Le site de la Queer Reads Library (QRL) c’est ainsi enrichie d’un catalogue de zines. Un lexique numérique queer a été créé pour « explorer l’altérité dans le contexte des langues locales, principalement en cantonais ». Ce Queer Reads Lexicon a aussi été l’occasion pour organiser des ateliers ouverts ou des cessions de chat.
Pouvez-vous nous raconter comment et pourquoi vous avez créé la Queer Reads Library de Hong Kong ?

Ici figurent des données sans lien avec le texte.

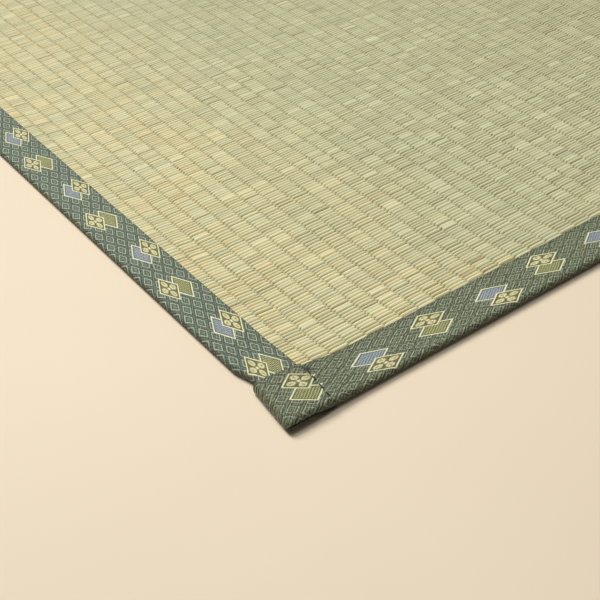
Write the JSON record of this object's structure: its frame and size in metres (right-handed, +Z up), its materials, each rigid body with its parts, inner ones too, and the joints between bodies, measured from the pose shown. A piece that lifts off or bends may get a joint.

– La Queer Reads Library (流動閱酷) est une bibliothèque mobile qui présente des livres et des zines qui se centrent sur les expériences et les perspectives des queers. La plupart de nos quelques 170 titres sont publiés de façon indépendante, et la bibliothèque sert de point de départ pour des discussions, des ateliers et d’autres activités en collaboration avec des activistes, des artistes et des membres de la communauté queer. Nous nous sommes établis à Hong Kong en septembre 2018, peu après que dix livres pour enfants avec des personnages et des thèmes LGBTQ+ aient été censurés (placés dans des rayonnages fermés) dans nos bibliothèques publiques 1.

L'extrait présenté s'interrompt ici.